Is any of this remotely correct?

Jonathan Leffler
  • 730,956
  • 141
  • 904
  • 1,278
Nicholas Cousar
  • 205
  • 1
  • 8
  • 4
    There is no such thing as "EOF character". EOF, as you point out, is the integer value -1, which is different from any possible character value. getchar() returns an int, which is either a character or EOF, which terminates the program. How you cause the "EOF" condition on your console is OS-dependent. Of course, if your input is redirected from a file, then it will terminate naturally with an actual EOF condition. – Lee Daniel Crocker Sep 10 '18 at 23:58
  • Is that why c has to be declared as an integer and not a character? So that the expression c != EOF can be evaluated? – Nicholas Cousar Sep 11 '18 at 00:03
  • 1
    The think with `after the user hits enter` is related to standard input buffering. It's line buffered, what the user inputs is stored in a buffer by the operating system and flushed to the program only after the user types enter (or EOF). – KamilCuk Sep 11 '18 at 00:05
  • 1. yes, 2.no, 3.no, 4. yes, 5. yes – M.M Sep 11 '18 at 00:37
  • Note that at the terminal, you can type a character which can end up being interpreted as indicating EOF. On Unix, that's normally Control-D; on Windows, Control-Z. However, that character is not EOF; it can appear in a file and (on Unix, at least) it is simply another valid character. When typed at the terminal, the terminal driver makes any waiting input available to the program(s) reading from the terminal. If there's no data waiting, then it indicates 0 bytes are available, and that is what triggers `getchar()` etc to treat it as EOF. You reach EOF in a regular file when read returns 0. – Jonathan Leffler Sep 11 '18 at 00:39

2 Answers2

1

Yes, you've basically got it. But it's even simpler: getchar and putchar return and accept int types respectively already. So there's no type promotion happening. You're just taking in characters and sending them out in a loop until you see EOF.
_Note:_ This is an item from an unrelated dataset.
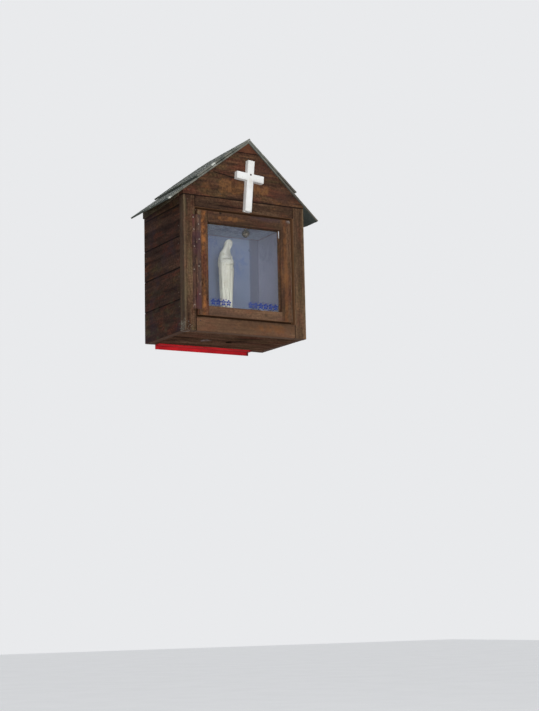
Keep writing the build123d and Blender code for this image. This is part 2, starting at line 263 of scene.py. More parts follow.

Your intuition about why those should be int and not some char form is likely correct: the int type allows for a sentinel EOF value that is outside the value range of any possible character value.
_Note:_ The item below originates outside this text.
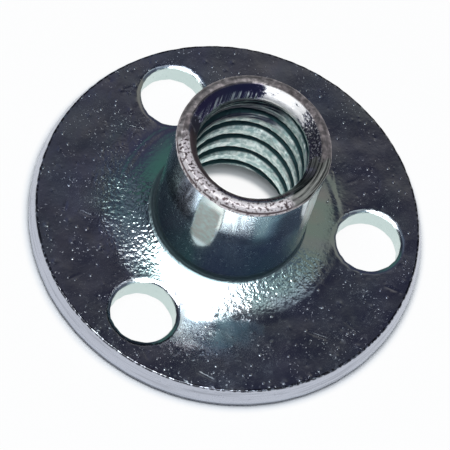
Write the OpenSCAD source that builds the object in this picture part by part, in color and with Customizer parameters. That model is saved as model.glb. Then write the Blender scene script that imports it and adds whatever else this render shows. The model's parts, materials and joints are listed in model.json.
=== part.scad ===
// Round-base tee nut with brad holes, 1/4-20 UNC, drawn from sheet steel in one piece.
// The flange lies on z = 0 and the threaded barrel stands up along +Z.
// Origin: centre of the flange's flat underside. Lengths in millimetres.

/* [Flange] */
// Diameter of the round flange
flange_d = 18.8; // [16:0.1:25]
// Thickness of the sheet that the nut is drawn from
sheet_t = 1.23; // [0.9:0.01:2]
// Height of the upright part of the rim, from the table to where the sheet broke away
rim_land_h = 0.6; // [0.4:0.05:0.7]
// How far the rim leans in above that part, up to the sharp upper edge
rim_lean_w = 0.23; // [0.05:0.01:0.3]
// Width over which the top of the flange falls gently towards that edge
rim_fall_w = 0.5; // [0.2:0.05:0.8]
// Radius of that fall, seen in section
rim_fall_r = 8; // [4:0.5:12]
// Radius of the rolled edge that touches the table
rim_foot_r = 0.2; // [0.05:0.01:0.3]

/* [Flare] */
// Diameter at which the flange begins to rise towards the barrel
flare_d = 12; // [11.5:0.1:13]
// Radius that the flange rises with
flare_r = 8; // [6:0.1:12]
// Radius of the tight inner corner between the flange and the barrel
corner_r = 0.3; // [0.1:0.05:0.6]

/* [Die ring] */
// Diameter of the faint ring that the edge of the draw die left on the flare
ring_d = 10.5; // [10.2:0.1:10.8]
// Height of the ring
ring_h = 0.01; // [0.005:0.005:0.05]
// Width of the ring
ring_w = 0.3; // [0.2:0.05:0.5]

/* [Brad holes] */
// Number of brad holes, evenly spaced
brad_count = 3; // [2:1:4]
// Diameter of a brad hole
brad_d = 3.1; // [2:0.1:3.4]
// Diameter of the circle through the centres of the brad holes
brad_pcd = 13.5; // [13:0.1:14]
// Width of the roll round the top of a hole, where the punch went in
brad_roll_w = 0.25; // [0.1:0.01:0.3]
// Radius of that roll, seen in section
brad_roll_r = 0.5; // [0.35:0.05:1]
// Depth of the broken-out edge at the bottom of a hole
brad_break = 0.07; // [0.02:0.01:0.2]

/* [Barrel] */
// Height of the whole nut, from the table to the lip
nut_h = 8.6; // [7.5:0.1:16]
// Outside diameter of the plain part of the barrel
barrel_d = 7.2; // [7:0.01:7.3]
// Outside diameter of the lip, which the countersink has belled out
lip_d = 7.37; // [7.35:0.01:7.6]
// Height of the part below the lip over which the barrel bells out
bell_h = 3.4; // [2.6:0.1:4.6]
// Radius on the outer edge of the lip
lip_r = 0.1; // [0.05:0.01:0.15]

/* [Bore] */
// Diameter of the bore over the crests of the thread
minor_d = 5.25; // [4.9:0.01:5.4]
// Diameter of the countersink at the lip
sink_d = 6.84; // [6.4:0.01:6.9]
// Depth of the countersink
sink_depth = 0.44; // [0.3:0.01:0.8]
// Radius that the drawn sheet turns up into the bore with, on the underside
mouth_r = 2; // [1:0.1:2.2]

/* [Grip marks] */
// Number of marks pressed into the barrel by the gripping jaws
grip_count = 4; // [2:1:4]
// Angle of the first mark about +Z
grip_turn = 64.5; // [0:0.5:90]
// Depth of a mark at its deepest
grip_depth = 0.055; // [0.02:0.005:0.1]
// How far below the lip a mark is deepest
grip_drop = 2.65; // [1.6:0.05:3]
// Height from the foot of a mark, where it runs out, to its deepest place
grip_rise = 2.1; // [1.8:0.05:2.4]

/* [Hidden] */
$fn = 192;

flange_r = flange_d / 2;
barrel_r = barrel_d / 2;
bore_r = minor_d / 2;
sink_r = sink_d / 2;
brad_r = brad_d / 2;
over = 0.5;                       // how far a cut runs past the face that it opens
bite = 0.0005;                    // how far a corner's circle crosses the arc that it blends with

rim_lean = rim_lean_w / (sheet_t - rim_land_h);
fall_centre = [flange_r - rim_lean_w - rim_fall_w, sheet_t - rim_fall_r];

flare_centre = [flare_d / 2, sheet_t + flare_r];
corner_x = barrel_r + corner_r - bite;
corner_centre = [
    corner_x,
    flare_centre.y - sqrt(sq(flare_r - corner_r + bite) - sq(flare_centre.x - corner_x)),
];
corner_touch = flare_centre + (corner_centre - flare_centre) * flare_r / (flare_r - corner_r);
corner_deep = 2 * corner_touch - corner_centre;
ring_top = flare_centre.y - sqrt(sq(flare_r) - sq(flare_centre.x - ring_d / 2)) + ring_h;
ring_ball_r = arc_radius(ring_w / 2, ring_h);
bell_foot = nut_h - bell_h;
bell_r = arc_radius(bell_h, (lip_d - barrel_d) / 2);
grip_z = nut_h - grip_drop;
grip_r = arc_radius(grip_rise, grip_depth);

function sq(x) = x * x;

// Radius of an arc that starts square to a line and leaves it by rise over a length of run
function arc_radius(run, rise) = (sq(run) + sq(rise)) / (2 * rise);

// What a rounded corner loses, as a flat shape. The corner is at p, and out points away from
// the material along each axis, as -1 or 1.
module corner_loss(p, r, out) {
    difference() {
        translate([p.x + (out.x > 0 ? -r : -over), p.y + (out.y > 0 ? -r : -over)])
            square(r + over);
        translate([p.x - out.x * r, p.y - out.y * r])
            circle(r = r);
    }
}

// How far from the axis the leaning part of the rim is at height z
function rim_x(z) = flange_r - rim_lean * (z - rim_land_h);

// What the rim loses: outside its leaning part, and above the fall of the flange's top
module rim_loss() {
    polygon([
        [rim_x(rim_land_h / 2), rim_land_h / 2],
        [flange_r + 2 * over, rim_land_h / 2],
        [flange_r + 2 * over, sheet_t + over],
        [rim_x(sheet_t + over), sheet_t + over],
    ]);
    difference() {
        translate([fall_centre.x, sheet_t - rim_fall_r / 2])
            square([rim_fall_w + rim_lean_w + over, rim_fall_r / 2 + over]);
        translate(fall_centre)
            circle(r = rim_fall_r);
    }
}

// Rising foot of the barrel: the flare, and the tight corner where it meets the barrel
module flare() {
    difference() {
        square([flare_centre.x, corner_centre.y + corner_r]);
        translate(flare_centre)
            circle(r = flare_r);
    }
    difference() {
        polygon([
            corner_centre,
            [barrel_r - corner_r, corner_centre.y],
            [barrel_r - corner_r, corner_deep.y],
            corner_deep,
        ]);
        translate(corner_centre)
            circle(r = corner_r);
    }
}

// Low bead that stands for the mark of the die's edge
module die_ring() {
    translate([ring_d / 2, ring_top - ring_ball_r])
        intersection() {
            circle(r = ring_ball_r);
            translate([-ring_w, ring_ball_r - sheet_t / 2])
                square([2 * ring_w, sheet_t]);
        }
}

// Barrel with its belled top, solid to the axis
module barrel() {
    square([barrel_r, nut_h]);
    difference() {
        translate([0, bell_foot])
            square([lip_d / 2, bell_h]);
        translate([barrel_r + bell_r, bell_foot])
            circle(r = bell_r);
    }
}

// Half section of the bore, its countersink and its flared underside
module drawn_inside() {
    translate([0, -over])
        square([bore_r, nut_h + 2 * over]);
    polygon([
        [0, nut_h - sink_depth],
        [bore_r, nut_h - sink_depth],
        [sink_r, nut_h],
        [sink_r, nut_h + over],
        [0, nut_h + over],
    ]);
    corner_loss([bore_r, 0], mouth_r, [-1, -1]);
}

// The whole turned form, with its rolled and rounded edges
module turned_form() {
    rotate_extrude()
        difference() {
            union() {
                square([flange_r, sheet_t]);
                flare();
                die_ring();
                barrel();
            }
            drawn_inside();
            rim_loss();
            corner_loss([flange_r, 0], rim_foot_r, [1, -1]);
            corner_loss([lip_d / 2, nut_h], lip_r, [1, 1]);
        }
}

// One punched hole, as the space that it takes out of the flange
module brad_punch() {
    translate([0, 0, -over])
        cylinder(r = brad_r, h = sheet_t + 2 * over);
    rotate_extrude()
        difference() {
            translate([0, sheet_t - brad_roll_r / 2])
                square([brad_r + brad_roll_w, brad_roll_r / 2 + over]);
            translate([brad_r + brad_roll_w, sheet_t - brad_roll_r])
                circle(r = brad_roll_r);
        }
    cylinder(r1 = brad_r + brad_break, r2 = brad_r, h = brad_break);
}

// One jaw, whose crowned face leaves a mark that is deepest at grip_z and runs out below
module grip_jaw() {
    intersection() {
        translate([barrel_r - grip_depth + grip_r, 0, grip_z])
            rotate([90, 0, 0])
                cylinder(r = grip_r, h = barrel_d, center = true);
        translate([0, -barrel_r, grip_z - grip_rise])
            cube([barrel_d, barrel_d, nut_h]);
    }
}

module tee_nut() {
    color("lightsteelblue")
        difference() {
            turned_form();
            for (i = [0 : brad_count - 1])
                rotate([0, 0, i * 360 / brad_count])
                    translate([brad_pcd / 2, 0, 0])
                        brad_punch();
            for (i = [0 : grip_count - 1])
                rotate([0, 0, grip_turn + i * 360 / grip_count])
                    grip_jaw();
        }
}

tee_nut();
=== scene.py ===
"""Looks of a zinc-plated round-base tee nut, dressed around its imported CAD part.

The nut is one piece. Its visual mesh follows the CAD solid, reads the drawn form more closely in
places, and adds what the solid leaves out: the helical thread, the serrated edges of punched and
cut sheet, the specks and scratches of loose bulk parts, and the small unevenness of a drawn and
tumbled sheet. The mesh is in metres, in the row frame.
"""
import json
import math
import random

import bpy
import numpy as np
from mathutils import Matrix, Vector, geometry


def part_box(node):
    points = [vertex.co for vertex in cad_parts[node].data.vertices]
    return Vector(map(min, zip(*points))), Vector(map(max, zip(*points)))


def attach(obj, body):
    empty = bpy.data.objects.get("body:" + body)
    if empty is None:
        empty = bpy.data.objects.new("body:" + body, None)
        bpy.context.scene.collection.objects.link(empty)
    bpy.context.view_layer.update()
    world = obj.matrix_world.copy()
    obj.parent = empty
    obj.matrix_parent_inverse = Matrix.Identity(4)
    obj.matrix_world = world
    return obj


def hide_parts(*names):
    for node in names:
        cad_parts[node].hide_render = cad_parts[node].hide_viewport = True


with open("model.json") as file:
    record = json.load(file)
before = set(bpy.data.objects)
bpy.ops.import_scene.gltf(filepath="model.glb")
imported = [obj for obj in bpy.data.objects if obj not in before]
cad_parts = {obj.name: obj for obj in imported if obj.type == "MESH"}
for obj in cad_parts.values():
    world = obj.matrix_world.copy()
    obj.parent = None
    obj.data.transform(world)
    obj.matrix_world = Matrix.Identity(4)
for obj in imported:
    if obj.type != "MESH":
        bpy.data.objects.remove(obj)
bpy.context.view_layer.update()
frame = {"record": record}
MM = 0.001
TAU = 2 * math.pi

# --- Sizes read from the frame ---

NODE = "tee_nut"
_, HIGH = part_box(NODE)
MOUNTS = {m["name"]: m for m in frame["record"]["mounts"]}
FLANGE_R = HIGH.x
NUT_H = HIGH.z
SHEET_T = MOUNTS["seat"]["pos_m"][2]
BORE_R = MOUNTS["thread"]["dims"]["r_mm"] * MM
BRAD_R = MOUNTS["brad_holes"]["dims"]["hole_r_mm"] * MM
BRAD_CIRCLE_R = MOUNTS["brad_holes"]["dims"]["pcd_mm"] * MM / 2
BRAD_COUNT = MOUNTS["brad_holes"]["dims"]["count"]

# --- Sizes of the drawn form ---
# Most are the solid's. The rim's fall, the inner corner, the bell, the lip, the countersink and
# the die ring are read more closely.

RIM_LAND_H = 0.6 * MM  # height of the upright part of the rim
RIM_LEAN_W = 0.23 * MM  # how far the rim leans in above it
RIM_FALL_W = 0.5 * MM  # width of the slight fall of the top towards the rim
RIM_FALL_R = 40 * MM  # radius of that fall, seen in section
RIM_FOOT_R = 0.2 * MM  # of the rolled edge that touches the table
RIM_EDGE_R = 0.03 * MM  # of the sharp upper edge
BRAD_ROLL_W = 0.25 * MM  # width of the roll round the top of a brad hole
BRAD_ROLL_R = 0.5 * MM  # radius of that roll, seen in section
BRAD_BREAK = 0.07 * MM  # of the broken-out edge at the bottom of a hole
FLARE_OUTER_R = 6.0 * MM  # where the flange begins to rise towards the barrel
FLARE_R = 8.0 * MM  # radius that it rises with
CORNER_R = 0.2 * MM  # of the tight inner corner at the barrel's foot
CORNER_UNEVEN = 0.08 * MM  # how much more it is on one side, and less on the other
CORNER_WIDE_AT = math.radians(170)
BARREL_R = 3.6 * MM  # of the barrel's plain part
BELL_FOOT = 5.7 * MM  # height at which the barrel begins to bell out
LIP_OUTER_R = 3.66 * MM  # that the bell would have at the lip, if it weren't rolled
LIP_R = 0.30 * MM  # the drawn corner, rolled over further by wear
SINK_R = 3.20 * MM  # of the countersink, at the lip
SINK_DEPTH = 0.575 * MM
SHALLOW_DEPTH = 0.38 * MM  # its depth on the side that is shallow
TORN_R = 2.90 * MM  # where it has hardly bitten, the wall is steep down to this radius
TORN_DEPTH = 0.10 * MM  # which it has at this depth
MOUTH_R = 2.0 * MM  # of the turn from the underside into the bore
RING_R = 5.25 * MM  # of the faint ring that the die's edge left on the flare
RING_H = 0.016 * MM
RING_W = 0.3 * MM
RING_FAINT = 0.15  # how much of its height is left where it has been rubbed away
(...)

(The K&R stdio functions are very old at this point, they don't know about Unicode and etc, and some of the underlying design rationales are if not murky, just not relevant. Not a lot of practical code these days would use these functions. That book is excellent for a lot of things but the code examples are fairly archaic.)
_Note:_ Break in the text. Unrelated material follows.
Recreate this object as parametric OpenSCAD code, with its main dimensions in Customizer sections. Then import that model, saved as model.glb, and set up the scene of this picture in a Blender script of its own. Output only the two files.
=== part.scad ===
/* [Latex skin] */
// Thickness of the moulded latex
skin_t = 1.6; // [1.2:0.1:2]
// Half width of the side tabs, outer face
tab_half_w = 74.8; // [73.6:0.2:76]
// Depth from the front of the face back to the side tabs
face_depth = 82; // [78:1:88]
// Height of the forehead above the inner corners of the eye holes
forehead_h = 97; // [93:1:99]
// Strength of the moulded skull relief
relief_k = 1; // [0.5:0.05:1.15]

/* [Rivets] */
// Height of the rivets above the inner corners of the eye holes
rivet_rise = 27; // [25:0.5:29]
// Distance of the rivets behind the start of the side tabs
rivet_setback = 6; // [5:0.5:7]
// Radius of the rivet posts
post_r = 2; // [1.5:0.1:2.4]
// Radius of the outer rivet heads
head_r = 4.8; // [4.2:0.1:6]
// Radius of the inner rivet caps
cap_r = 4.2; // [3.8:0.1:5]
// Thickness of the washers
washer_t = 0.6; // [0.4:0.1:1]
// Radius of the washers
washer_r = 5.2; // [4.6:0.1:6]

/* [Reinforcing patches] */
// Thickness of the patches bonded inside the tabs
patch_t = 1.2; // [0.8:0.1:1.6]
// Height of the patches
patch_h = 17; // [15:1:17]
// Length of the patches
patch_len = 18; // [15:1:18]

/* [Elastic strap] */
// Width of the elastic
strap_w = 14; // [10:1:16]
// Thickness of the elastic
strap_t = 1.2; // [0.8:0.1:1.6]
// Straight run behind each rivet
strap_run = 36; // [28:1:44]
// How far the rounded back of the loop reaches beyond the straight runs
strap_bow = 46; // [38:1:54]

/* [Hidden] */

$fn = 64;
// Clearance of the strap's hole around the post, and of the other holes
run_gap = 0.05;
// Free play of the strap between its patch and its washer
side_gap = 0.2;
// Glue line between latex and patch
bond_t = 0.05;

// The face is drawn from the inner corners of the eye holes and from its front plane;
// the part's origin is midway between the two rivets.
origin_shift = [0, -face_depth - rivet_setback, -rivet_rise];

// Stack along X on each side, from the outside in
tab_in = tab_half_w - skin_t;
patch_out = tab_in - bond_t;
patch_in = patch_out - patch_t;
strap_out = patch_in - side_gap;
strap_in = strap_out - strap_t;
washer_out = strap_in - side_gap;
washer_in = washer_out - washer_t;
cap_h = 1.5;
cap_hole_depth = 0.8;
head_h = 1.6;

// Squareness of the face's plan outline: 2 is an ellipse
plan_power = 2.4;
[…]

(Also, fwiw, your question title refers to "copying a file", which you still can do this way, but there are more canonical ways)

Ben Zotto
  • 70,108
  • 23
  • 141
  • 204
  • Is there a way to see the value EOF printed after all user input has been read, or some of kind of function that outputs -1 when you are done entering the inputs? – Nicholas Cousar Sep 11 '18 at 00:16
  • @NicholasCousar: I don't quite follow-- in what context do you mean? `getchar` should indeed spit out `EOF` (-1) when it's done sending you its input. The way that it understands "input is done" depends on how it's getting input. If you're piping it in from the command line, the shell will indicate the termination for you. If you're letting it sit there accepting keyboard typed input, you'll have to manually tell it you're done inputting, see this question and answers (incl the comments on them) which may be helpful https://stackoverflow.com/questions/21364313/signal-eof-in-mac-osx-terminal – Ben Zotto Sep 11 '18 at 00:19
  • EOF is not a thing, it's an event. getchar() notifies you of that event by returning -1. – Lee Daniel Crocker Sep 11 '18 at 00:26
0

Well, it is correct in idea, but not in details, and that's where the devil is in.

  • The getchar() function reads the first character from standard input and returns it as an unsigned char promoted to int (or the special EOF value if no character was read)

  • The return value is assigned into c, which is of type int (as it should, as if it were a char strange things could happen)

  • Now that c has been assigned some integer value, the while loop can test to see if that value equals the value of the EOF macro.

  • Because the EOF macro has an implementation-specified negative value, and because the characters were converted to unsigned char and promoted to int, none of them have a negative value (at least not in any systems that you'd meet a a novice), the condition of the while loop will always be true until the End-of-File condition happens or an error happens when reading standard input.

  • Once the program verifies that c != EOF is true, the putchar() function is called, which outputs the character value contained in c.

  • The getchar() is called again so it reads the next input character and passes its value back to the start of the while loop.

  • The standard input, if it is connected to a terminal device, is usually line-buffered, meaning that the program does not receive any of the characters on the line until the user has completed the line and hit the Enter key.

Instead of ASCII, we speak of the execution character set, which nowadays might often be individual bytes of UTF-8 encoded Unicode characters. EOF is negative in binary too, we do not need to think about "its decimal value". The char and unsigned char types are numbers too, and the character constants are of type int - i.e. on systems where the execution character set is compatible with ASCII, writing ' ' will be the same thing as writing 32, though of course clearer to those who don't remember ASCII codes.

Finally, C is very strict about the meaning of initialization. It is the setting of the initial value into a variable when it is declared.

int c = getchar();

has an initialization.

int c;
c = getchar();

has c uninitialized, and then assigned a value. Knowing the distinction makes it easier to understand compiler error messages when they refer to initialization or assignment.